*WHAT IS BEING ASKED:*
Go through the listing and copy every line word for word.

+ + + + +

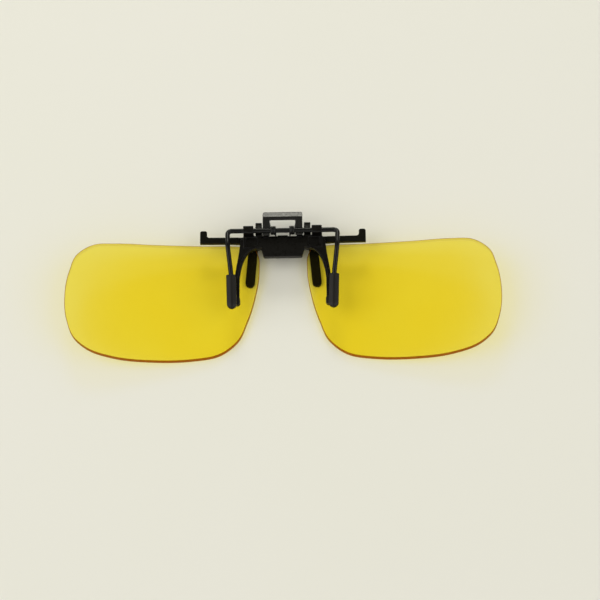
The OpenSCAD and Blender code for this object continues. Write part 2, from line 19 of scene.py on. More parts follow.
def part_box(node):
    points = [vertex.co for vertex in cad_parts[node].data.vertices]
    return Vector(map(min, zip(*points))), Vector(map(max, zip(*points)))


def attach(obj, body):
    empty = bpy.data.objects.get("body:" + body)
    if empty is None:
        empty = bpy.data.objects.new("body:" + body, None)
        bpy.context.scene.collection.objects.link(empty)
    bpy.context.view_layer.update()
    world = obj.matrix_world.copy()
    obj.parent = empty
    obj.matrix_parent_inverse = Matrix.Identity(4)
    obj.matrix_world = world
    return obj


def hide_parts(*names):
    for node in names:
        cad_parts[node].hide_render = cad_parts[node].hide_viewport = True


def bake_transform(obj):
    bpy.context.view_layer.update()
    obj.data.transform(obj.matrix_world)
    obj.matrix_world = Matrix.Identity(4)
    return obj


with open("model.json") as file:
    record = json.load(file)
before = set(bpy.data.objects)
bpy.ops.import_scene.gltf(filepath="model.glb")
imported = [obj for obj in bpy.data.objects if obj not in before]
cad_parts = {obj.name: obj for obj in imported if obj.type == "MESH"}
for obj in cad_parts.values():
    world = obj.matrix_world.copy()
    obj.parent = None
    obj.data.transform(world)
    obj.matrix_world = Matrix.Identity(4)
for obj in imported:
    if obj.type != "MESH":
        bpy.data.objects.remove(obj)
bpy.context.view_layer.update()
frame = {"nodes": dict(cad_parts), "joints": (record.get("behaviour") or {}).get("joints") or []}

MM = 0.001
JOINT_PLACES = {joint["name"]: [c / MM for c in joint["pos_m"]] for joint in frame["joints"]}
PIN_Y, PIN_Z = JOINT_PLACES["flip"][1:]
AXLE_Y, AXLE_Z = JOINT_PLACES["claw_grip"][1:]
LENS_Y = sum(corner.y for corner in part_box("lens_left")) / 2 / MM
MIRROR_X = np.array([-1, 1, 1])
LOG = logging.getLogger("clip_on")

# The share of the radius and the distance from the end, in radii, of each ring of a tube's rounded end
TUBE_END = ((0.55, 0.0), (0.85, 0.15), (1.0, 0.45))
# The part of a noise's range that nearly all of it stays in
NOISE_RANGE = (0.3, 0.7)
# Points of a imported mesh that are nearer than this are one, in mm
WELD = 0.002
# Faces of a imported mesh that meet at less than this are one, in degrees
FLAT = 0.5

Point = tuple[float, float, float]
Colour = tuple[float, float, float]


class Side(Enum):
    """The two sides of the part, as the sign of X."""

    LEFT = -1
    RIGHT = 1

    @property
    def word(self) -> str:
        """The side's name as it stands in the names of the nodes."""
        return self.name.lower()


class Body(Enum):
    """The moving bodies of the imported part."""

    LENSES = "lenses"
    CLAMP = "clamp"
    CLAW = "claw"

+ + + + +

*ANSWER TO THE EXERCISE:*
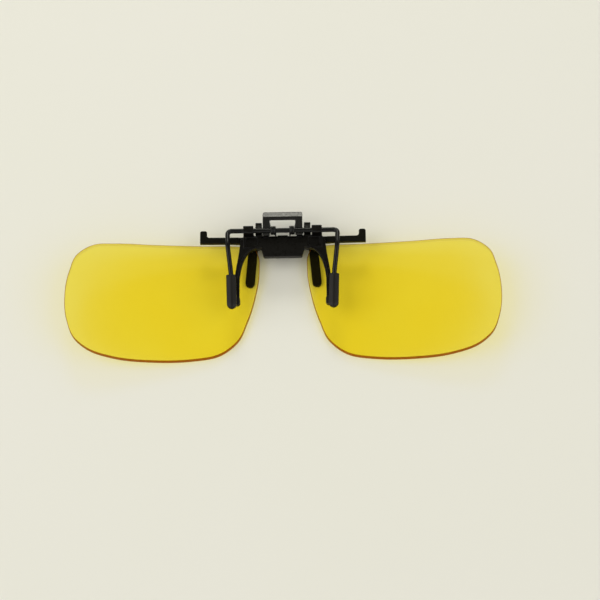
The OpenSCAD and Blender code for this object continues. Write part 2, from line 19 of scene.py on. More parts follow.
def part_box(node):
    points = [vertex.co for vertex in cad_parts[node].data.vertices]
    return Vector(map(min, zip(*points))), Vector(map(max, zip(*points)))


def attach(obj, body):
    empty = bpy.data.objects.get("body:" + body)
    if empty is None:
        empty = bpy.data.objects.new("body:" + body, None)
        bpy.context.scene.collection.objects.link(empty)
    bpy.context.view_layer.update()
    world = obj.matrix_world.copy()
    obj.parent = empty
    obj.matrix_parent_inverse = Matrix.Identity(4)
    obj.matrix_world = world
    return obj


def hide_parts(*names):
    for node in names:
        cad_parts[node].hide_render = cad_parts[node].hide_viewport = True


def bake_transform(obj):
    bpy.context.view_layer.update()
    obj.data.transform(obj.matrix_world)
    obj.matrix_world = Matrix.Identity(4)
    return obj


with open("model.json") as file:
    record = json.load(file)
before = set(bpy.data.objects)
bpy.ops.import_scene.gltf(filepath="model.glb")
imported = [obj for obj in bpy.data.objects if obj not in before]
cad_parts = {obj.name: obj for obj in imported if obj.type == "MESH"}
for obj in cad_parts.values():
    world = obj.matrix_world.copy()
    obj.parent = None
    obj.data.transform(world)
    obj.matrix_world = Matrix.Identity(4)
for obj in imported:
    if obj.type != "MESH":
        bpy.data.objects.remove(obj)
bpy.context.view_layer.update()
frame = {"nodes": dict(cad_parts), "joints": (record.get("behaviour") or {}).get("joints") or []}

MM = 0.001
JOINT_PLACES = {joint["name"]: [c / MM for c in joint["pos_m"]] for joint in frame["joints"]}
PIN_Y, PIN_Z = JOINT_PLACES["flip"][1:]
AXLE_Y, AXLE_Z = JOINT_PLACES["claw_grip"][1:]
LENS_Y = sum(corner.y for corner in part_box("lens_left")) / 2 / MM
MIRROR_X = np.array([-1, 1, 1])
LOG = logging.getLogger("clip_on")

# The share of the radius and the distance from the end, in radii, of each ring of a tube's rounded end
TUBE_END = ((0.55, 0.0), (0.85, 0.15), (1.0, 0.45))
# The part of a noise's range that nearly all of it stays in
NOISE_RANGE = (0.3, 0.7)
# Points of a imported mesh that are nearer than this are one, in mm
WELD = 0.002
# Faces of a imported mesh that meet at less than this are one, in degrees
FLAT = 0.5

Point = tuple[float, float, float]
Colour = tuple[float, float, float]


class Side(Enum):
    """The two sides of the part, as the sign of X."""

    LEFT = -1
    RIGHT = 1

    @property
    def word(self) -> str:
        """The side's name as it stands in the names of the nodes."""
        return self.name.lower()


class Body(Enum):
    """The moving bodies of the imported part."""

    LENSES = "lenses"
    CLAMP = "clamp"
    CLAW = "claw"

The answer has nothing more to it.